Facing the same issue, other courts have reached the conclusion we reach today. See, e.g., Kittrell v. Clark (Fla. App. 1978), 363 So. 2d 373.

This precise conclusion was reached by the Supreme Court of Oklahoma in Allen v. Farmers Union Co-Operative Royalty Co. (Okla. 1975), 538 P. 2d 204, 209, in interpreting similar provisions of Oklahoma’s Marketable Record Title Act.

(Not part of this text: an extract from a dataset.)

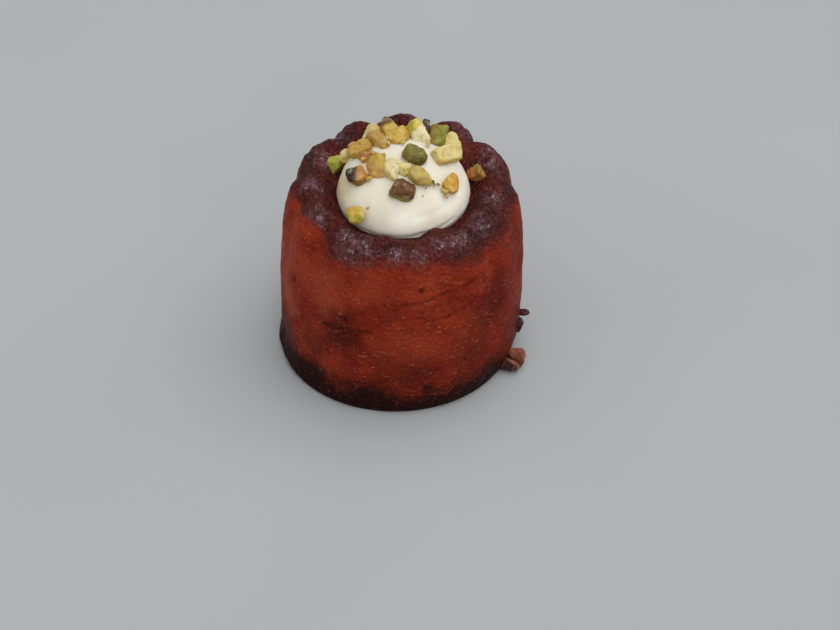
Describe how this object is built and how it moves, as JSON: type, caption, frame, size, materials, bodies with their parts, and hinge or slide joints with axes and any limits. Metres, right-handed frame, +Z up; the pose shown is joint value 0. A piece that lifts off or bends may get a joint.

We do recognize, as a practical matter, the difficulty faced by title examiners in locating these title transactions in a common title examination. We note that the General Assembly has mandated a “Notice Index” by which notices under R.C. 5301.51 are indexed under the description of the real estate. R.C. 5301.52. It would seem consistent to similarly require such an indexing procedure of at least the title transactions falling under R.C. 5301.49(D). See Webster, The Quest for Clear Land Titles — Making Land Title Searches Shorter and Surer in North Carolina via Marketable Title Legislation, 44 N.C.L. Rev. 89, 108-109 and 122 (1965). However, that is in the nature of a legislative determination beyond the scope of our consideration.

The 1957 title transaction took place only twenty-one years from appellees’ root of title, obviously within the forty-year period.